Mansarde

Deze Bollebooswichtpagina is gekoppeld aan de Stapperloot-route Virton
Wandel deze route met je smartphone.

MANSARDEDAK

Bij veel Vlamingen komt meteen het lied ‘Mijn mansarde’ van Wannes van de Velde in hen op. En inderdaad betekent ‘masarde’ vandaag zolderkamertje, een ruimte onder het dak. Maar eigenlijk komt het woord van dat dak zelf, welke naam dan weer ontleend is aan de Franse architect François Mansart, die van 23 januari 1598 tot 23 september- 1666 in Parijs leefde.

François Mansart maakte voor zijn gebouwen regelmatig gebruik van een speciale dakvorm. Hierbij heeft zo’n dak een onderste deel dat vrij steil oploopt, om dan met een stompe knik over te gaan in een dakdeel dat veel minder helt en zoals gewoonlijk eindigt tegen een nok. Wanneer dit soort daken echter voor een vierkant gebouw worden toegepast, eindigen de vier daken afgeknot op een kleine platte bovenzijde. Door de steile helling van het onderste dakdeel moeten er doorgaans speciale dakpannen worden gebruikt om ze op hun plaats te houden. Dat kan met pannen die door een pin of een nok op hun plaats worden gehouden. En voor de knik bestaan er inderdaad geknikte dakpannen, of de onderste pannen van het bovenste deel laat men wat oversteken, soms met een eigen dakgoot.

Mansart is niet de uitvinder van dit daktype, want zijn collega Pierre Lescot gebruikt deze dakvorm al in 1540 bij zijn ontwerp voor het Louvre, toen een koninklijk paleis, vandaag het bekende Parijse museum. En hoewel François Mansart toen nog geboren moest worden, is hij toch gaan lopen met de naamgeving voor dit soort daken, juist omdat hij ze nogal vaak toepaste.
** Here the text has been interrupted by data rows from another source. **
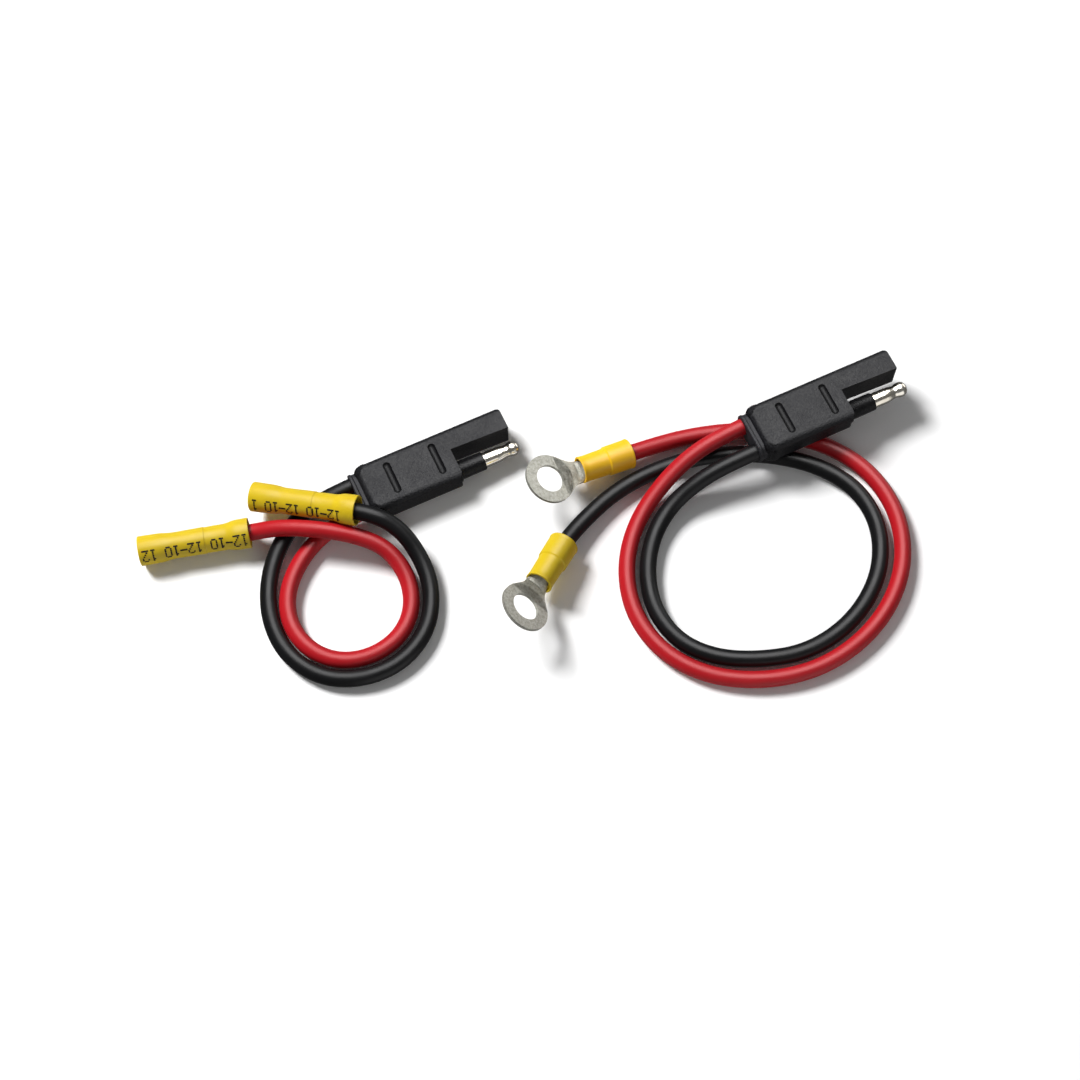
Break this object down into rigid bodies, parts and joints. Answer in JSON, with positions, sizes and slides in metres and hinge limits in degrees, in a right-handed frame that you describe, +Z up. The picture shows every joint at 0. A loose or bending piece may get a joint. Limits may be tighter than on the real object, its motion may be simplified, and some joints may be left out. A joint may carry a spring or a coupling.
{
  "type": "two-pole solar cable connector",
  "caption": "Flat two-pole quick-disconnect for solar and battery leads: two matching moulded halves, one with butt-spliced leads and one with ring-ended leads.",
  "frame": {"origin": "on the surface the set lies on, under the middle of the two moulded halves with their contacts", "axes": "+X is the way a half is plugged on to its mate, +Y is across the two contacts, +Z is up"},
  "size_m": [0.2244, 0.1202, 0.0173],
  "materials": {
    "housing_plastic": "fine moulded satin",
    "carrier_plastic": "moulded satin",
    "nickel_brass": "bright nickel plate on brass",
    "bare_copper": "bare stranded copper, drawn as one rod",
    "black_insulation": "glossy PVC",
    "red_insulation": "glossy PVC",
    "tinned_copper": "dull tin plate on copper",
    "yellow_vinyl": "semi-gloss vinyl"
  },
  "bodies": {
    "splice_half": {"splice_half_housing": "housing_plastic", "splice_half_carrier": "carrier_plastic", "splice_half_pin": "nickel_brass", "splice_half_socket": "nickel_brass", "black_splice_lead_insulation": "black_insulation", "black_splice_lead_conductor": "bare_copper", "red_splice_lead_insulation": "red_insulation", "red_splice_lead_conductor": "bare_copper", "black_splice_barrel": "tinned_copper", "black_splice_sleeve": "yellow_vinyl", "red_splice_barrel": "tinned_copper", "red_splice_sleeve": "yellow_vinyl"},
    "ring_half": {"ring_half_housing": "housing_plastic", "ring_half_carrier": "carrier_plastic", "ring_half_pin": "nickel_brass", "ring_half_socket": "nickel_brass", "black_ring_lead_insulation": "black_insulation", "black_ring_lead_conductor": "bare_copper", "red_ring_lead_insulation": "red_insulation", "red_ring_lead_conductor": "bare_copper", "black_ring_terminal": "tinned_copper", "black_ring_sleeve": "yellow_vinyl", "red_ring_terminal": "tinned_copper", "red_ring_sleeve": "yellow_vinyl"}
  },
  "joints": [
    {"name": "unplug_slide", "type": "slide", "parent": "splice_half", "child": "ring_half", "axis": [1, 0, 0], "range_m": [0, 0.018]}
  ]
}
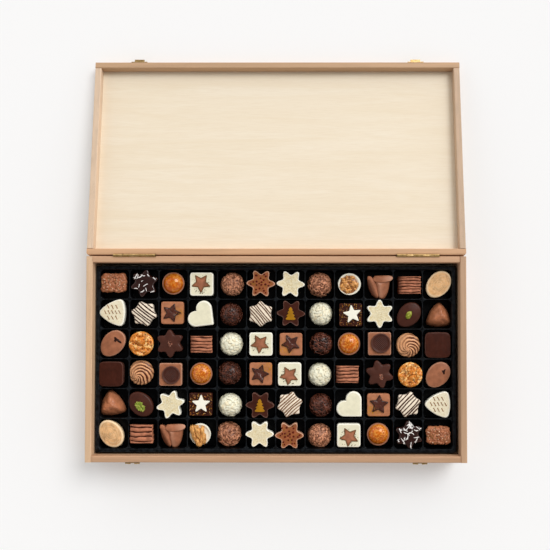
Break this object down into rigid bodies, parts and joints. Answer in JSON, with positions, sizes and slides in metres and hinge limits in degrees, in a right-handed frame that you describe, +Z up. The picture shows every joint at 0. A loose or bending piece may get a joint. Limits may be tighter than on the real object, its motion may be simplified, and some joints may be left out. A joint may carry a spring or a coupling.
{
  "type": "box of chocolate pralines",
  "caption": "Hinged wooden gift box, open, with a black compartment tray full of assorted chocolate pralines; the lid shuts and two clasps close over it.",
  "frame": {"origin": "centre of the base's underside, where the box stands on the table", "axes": "+Z up; +Y from the clasps at the front towards the hinge and the opened lid; +X along the hinge, to the right as seen from the front"},
  "size_m": [0.434, 0.4768, 0.0458],
  "materials": {
    "beech": "bare, finely sanded beech with small ray flecks, grain along each board",
    "birch_plywood": "pale, matt birch plywood",
    "brass": "thin pressed brass, satin",
    "tray_plastic": "black vacuum-formed sheet, semi-gloss",
    "milk_chocolate": "milk chocolate, soft satin",
    "dark_chocolate": "dark chocolate, satin",
    "white_chocolate": "white chocolate, soft satin",
    "caramel_chocolate": "caramel-coloured chocolate, satin",
    "amber_glaze": "amber caramel glaze and brittle, glossy",
    "nut": "roasted and caramelised nut",
    "pistachio": "green pistachio kernel"
  },
  "bodies": {
    "base": {"base_floor": "birch_plywood", "base_wall_back": "beech", "base_wall_front": "beech", "base_wall_left": "beech", "base_wall_right": "beech", "clasp_plate_left": "brass", "clasp_plate_right": "brass", "hinge_base_leaf_left": "brass", "hinge_base_leaf_right": "brass", "praline_1_01_nugget": "milk_chocolate", "praline_1_02_flecked_star": "dark_chocolate", "praline_1_03_amber_dome": "amber_glaze", "praline_1_04_white_square": "white_chocolate", "praline_1_05_milk_truffle": "milk_chocolate", "praline_1_06_dotted_star": "milk_chocolate", "praline_1_07_cream_star": "white_chocolate", "praline_1_08_milk_truffle": "milk_chocolate", "praline_1_09_nut_cup": "white_chocolate", "praline_1_10_tulip": "milk_chocolate", "praline_1_11_ribbed": "milk_chocolate", "praline_1_12_caramel_oval": "caramel_chocolate", "praline_2_01_cream_triangle": "white_chocolate", "praline_2_02_striped_star": "white_chocolate", "praline_2_03_milk_square": "milk_chocolate", "praline_2_04_heart": "white_chocolate", "praline_2_05_dark_truffle": "dark_chocolate", "praline_2_06_striped_star": "white_chocolate", "praline_2_07_tree_star": "dark_chocolate", "praline_2_08_white_truffle": "white_chocolate", "praline_2_09_brittle_square": "dark_chocolate", "praline_2_10_cream_star": "white_chocolate", "praline_2_11_pistachio_oval": "dark_chocolate", "praline_2_12_pyramid": "milk_chocolate", "praline_3_01_milk_oval": "milk_chocolate", "praline_3_02_florentine": "amber_glaze", "praline_3_03_crumb_star": "dark_chocolate", "praline_3_04_ribbed": "milk_chocolate", "praline_3_05_white_truffle": "white_chocolate", "praline_3_06_white_square": "white_chocolate", "praline_3_07_milk_square": "milk_chocolate", "praline_3_08_dark_truffle": "dark_chocolate", "praline_3_09_amber_dome": "amber_glaze", "praline_3_10_disc_square": "milk_chocolate", "praline_3_11_swirl": "caramel_chocolate", "praline_3_12_dark_square": "dark_chocolate", "tray": "tray_plastic"},
    "lid": {"clasp_hook_left": "brass", "clasp_hook_right": "brass", "hinge_lid_leaf_left": "brass", "hinge_lid_leaf_right": "brass", "lid_panel": "birch_plywood", "lid_wall_back": "beech", "lid_wall_front": "beech", "lid_wall_left": "beech", "lid_wall_right": "beech"},
    "bail_left": {"clasp_bail_left": "brass"},
    "bail_right": {"clasp_bail_right": "brass"}
  },
  "joints": [
    {"name": "lid_hinge", "type": "hinge", "parent": "base", "child": "lid", "pos_m": [0, 0.11815, 0.04415], "axis": [1, 0, 0], "range_deg": [0, 187.41]},
    {"name": "clasp_left", "type": "hinge", "parent": "base", "child": "bail_left", "pos_m": [-0.165, -0.11945, 0.0336], "axis": [-1, 0, 0], "range_deg": [0, 180]},
    {"name": "clasp_right", "type": "hinge", "parent": "base", "child": "bail_right", "pos_m": [0.165, -0.11945, 0.0336], "axis": [-1, 0, 0], "range_deg": [0, 180]}
  ]
}
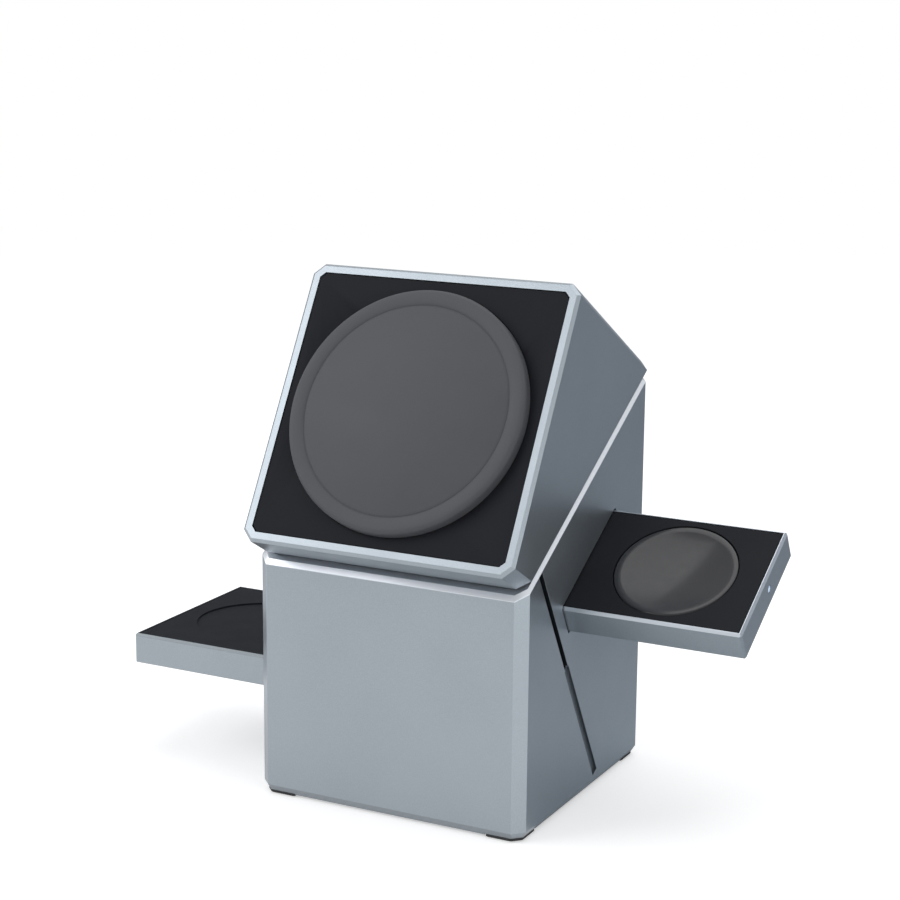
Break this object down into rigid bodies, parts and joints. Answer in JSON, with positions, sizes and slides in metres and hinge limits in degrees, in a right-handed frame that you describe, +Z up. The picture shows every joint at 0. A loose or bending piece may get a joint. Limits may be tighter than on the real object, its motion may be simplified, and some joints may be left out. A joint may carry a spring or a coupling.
{
  "type": "wireless charger",
  "caption": "Folding cube wireless charger: a twisting wedge head holds a phone upright on a round pad, and trays for a watch and an earbud case slide out of the sides.",
  "frame": {"origin": "middle of the footprint of the object as it stands open, on the surface that the feet rest on", "axes": "+Z up; +X from the earbud tray's side to the watch tray's side, the longest way across; -Y towards the user and the phone"},
  "size_m": [0.1476, 0.0732, 0.1176],
  "materials": {
    "casing": "satin anodised, fine blasted grain",
    "deck": "machined",
    "foot": "matt",
    "moulding": "fine spark texture",
    "face_panel": "soft touch",
    "soft_pad": "matt silicone",
    "puck": "polished",
    "light_pin": "frosted",
    "low_friction": "natural acetal",
    "steel": "zinc plated",
    "magnet": "nickel plated",
    "copper": "enamelled copper wire",
    "ferrite": "sintered ferrite",
    "board": "solder mask"
  },
  "bodies": {
    "base": {"base_shell": "casing", "base_deck": "deck", "base_plate": "moulding", "foot_front_left": "foot", "foot_front_right": "foot", "foot_rear_left": "foot", "foot_rear_right": "foot", "plate_screws": "steel", "deck_screws": "steel", "inner_frame": "moulding", "frame_screws": "steel", "main_board": "board", "usb_c_socket": "steel", "swivel_bush": "low_friction", "thrust_ring": "low_friction"},
    "head": {"head_shell": "casing", "head_deck": "deck", "head_deck_screws": "steel", "swivel_shaft": "steel", "shaft_screws": "steel", "spring_washer": "steel", "swivel_nut": "steel", "stop_pin": "steel", "phone_panel": "face_panel", "phone_pad": "soft_pad", "phone_magnets": "magnet", "phone_coil": "copper", "phone_shield": "ferrite", "coil_carrier": "moulding", "carrier_screws": "steel", "head_board": "board"},
    "watch_tray": {"watch_tray_shell": "casing", "watch_tray_cover": "face_panel", "watch_puck": "puck", "watch_coil": "copper", "watch_magnet": "magnet", "watch_shield": "ferrite", "watch_board": "board", "watch_light": "light_pin", "watch_stop_screw": "steel"},
    "ear_tray": {"ear_tray_shell": "casing", "ear_tray_cover": "face_panel", "ear_coil": "copper", "ear_shield": "ferrite", "ear_board": "board", "ear_stop_screw": "steel"}
  },
  "joints": [
    {"name": "head_twist", "type": "hinge", "parent": "base", "child": "head", "pos_m": [0, 0.0038, 0.0743], "axis": [0, -0.5, 0.866], "range_deg": [0, 180]},
    {"name": "watch_tray_slide", "type": "slide", "parent": "base", "child": "watch_tray", "axis": [1, 0, 0], "range_m": [-0.0408, 0]},
    {"name": "ear_tray_slide", "type": "slide", "parent": "base", "child": "ear_tray", "axis": [-1, 0, 0], "range_m": [-0.0408, 0]}
  ]
}
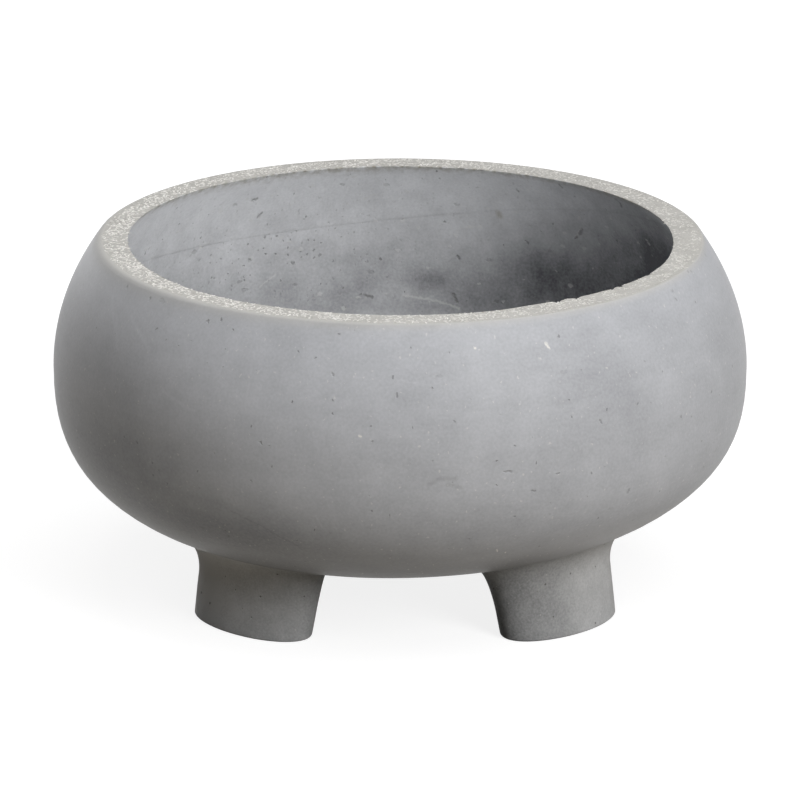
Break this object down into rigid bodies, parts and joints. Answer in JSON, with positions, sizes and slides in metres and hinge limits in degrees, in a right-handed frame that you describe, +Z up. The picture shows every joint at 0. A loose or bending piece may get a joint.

Renoveren? Eerst alles slopen

En misschien ook wel, doordat Mansart geen gemakkelijk man was, perfectionistisch en koppig. Hij laat diverse keren een gebouw dat hij moet aanpassen gewoon eerst helemaal slopen, om dan opnieuw te beginnen met eigen ideeën – wat uiteraard de kosten behoorlijk opdreef. Mansarts bekendste renovatie is die uit 1631van het kasteel van Balleroy in opdracht van Jean de Choisy, kanselier van de hertog Gaston van Orléans. Daar zijn alle kenmerken van de Mansart-stijl aanwezig en het is meteen het enige gebouw uit de vroegste periode van Mansart dat nog bestaat.

Ook nog bijzonder, is dat François Mansart als zoon van een Parijse meester-timmerman geen architectenopleiding had gekregen, maar door een steenhouwer en een beeldhouwer is ingewijd in hun ambachten. Vermoedelijk heeft hij nadien nog gewerkt in het atelier van Salomon de Brosse, architect van Franse koning Henri IV. Zijn succes bij de rijkere klasse riep ook wel weerstand op. Politieke tegenstanders van kardinaal Mazarin, als Eerste Minister zowat de machtigste politicus van Frankrijk, publiceren in 1651 ‘La Mansarade’, een pamflet waarin ze de architect beschuldigen van extravagantie en machinaties. Maar pas na de troonsbestijging van koning Lodewijk XIV in 1643 en de dood van Mazarin op 9 maart 1661  krijgt François Mansart plots veel minder opdrachten, of worden zijn ontwerpen niet langer uitgevoerd. Maar zijn naam blijft dus voortleven in dat vertrekje net onder de dakpannen.